BRR: Unless there is trust in the society, the central bank’s role itself becomes limited. For instance, Pakistan’s central bank wants to focus on SME finance. But in an undocumented economy, there are structural limits to growth in SME finance.
PC: You are quite right. To really ignite finance in SMEs you need greater compliance in tax, which superficially might seem to be a different problem. The central bank can’t do what it isn’t responsible for. But it can try and influence at a higher level. And the central bank is in that position where it can inform other parts of the government about its views on the economy. The central bank is licensed to talk. It is not licensed to decide on every economic or public policy, but it is licensed to give its own independent views.
BRR: But tomorrow if Pakistan’s central bank governor goes about making public statements or releases detailed public reports on problems related to taxation, the governor would soon have to look for another job.
PC: He can give advice to political leaders quietly. As a central banker, you have two windows. You have got the public, and you have got the political leaders. The central bank is an apex economic authority for advising the government. Its role is more important in a society that doesn’t have a deep independent economic community of opinion. So the central bank does have a role of quietly building understanding amongst political leaders of their own larger interests.
BRR: If, therefore, Pakistan’s central bank writes a chapter in its periodic reports assessing and commenting on the quality of the government’s tax reform, do you think that would be overstepping the line or would it be within the lines of what you are talking about?

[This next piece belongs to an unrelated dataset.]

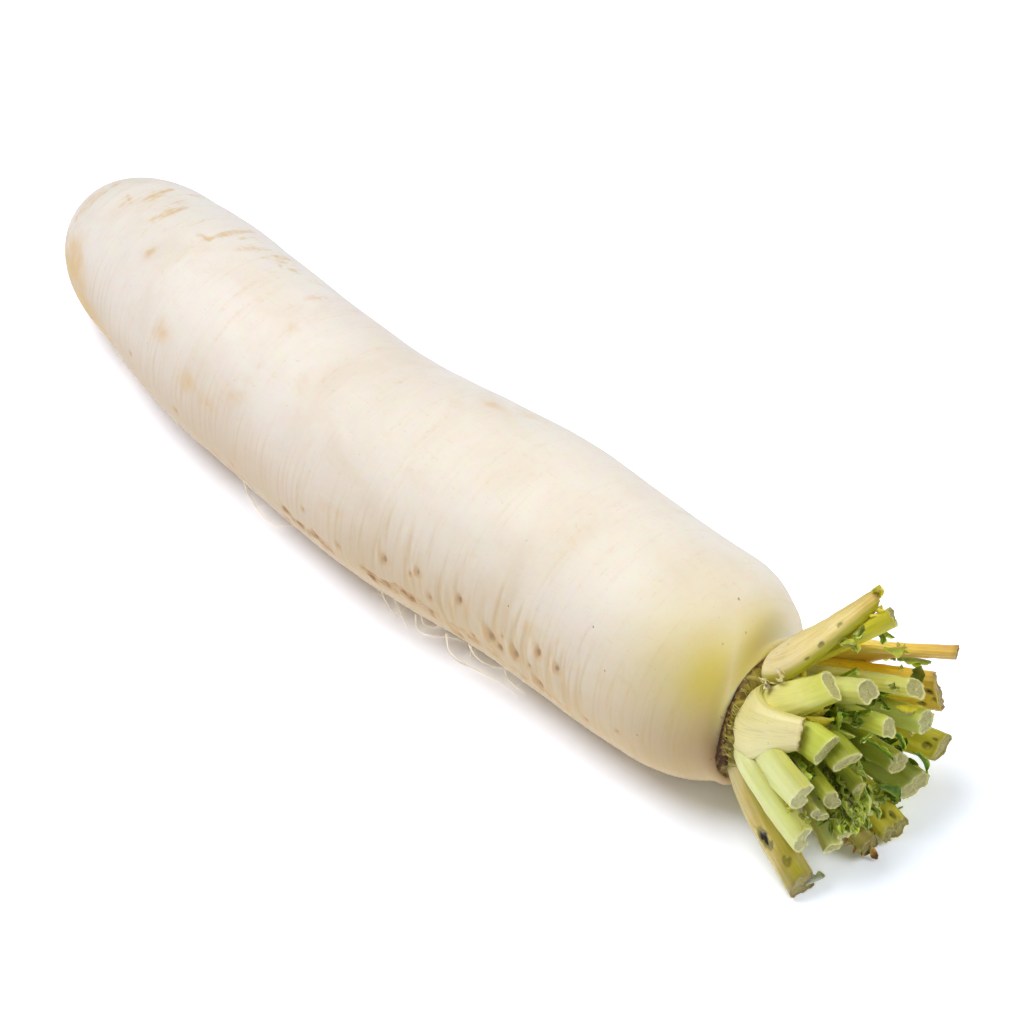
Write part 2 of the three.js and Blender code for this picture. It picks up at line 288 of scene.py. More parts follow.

PC: It depends on what you do with that report. If it’s shared discreetly with political leaders, then they are certainly within their mandate. If they release it publicly, then it’s not.
BRR: In Pakistan, banks have been busy parking their money in government papers instead of lending to the SMEs. How can they be part of the trust and shared narrative you are talking about?
PC: It is a problem when banks become retail outlets for government debt rather than banks. Basically, if it’s too easy for banks to make money like that, they will never become banks. What banks should be doing is becoming information gatherers on SMEs to learn which business will be good to finance. So they need to become information gatherers and information users. That’s what a good bank assistant does. Instead, if they have retreated into just being a payment system and a retail outlet, then life needs to be made harder for them.
BRR: When we talk about building a ‘stronger nation’ narrative, what should enjoy logical priority: social sector development – health, education, police reforms, etc. – or hard infrastructure such as motorways and power projects?
PC: I think the ‘stronger nation’ narrative should focus on the economy. A strong economy needs good economic infrastructure that provides connectivity and energy. It also needs the vital sinews of the state: reliable contract enforcement; honest tax administration; sensible regulation. And finally, it needs to help households invest in their children through schooling that gets children to global standards of ability. But that list is still highly focused: growing the economy is not a license for the state to try to do everything.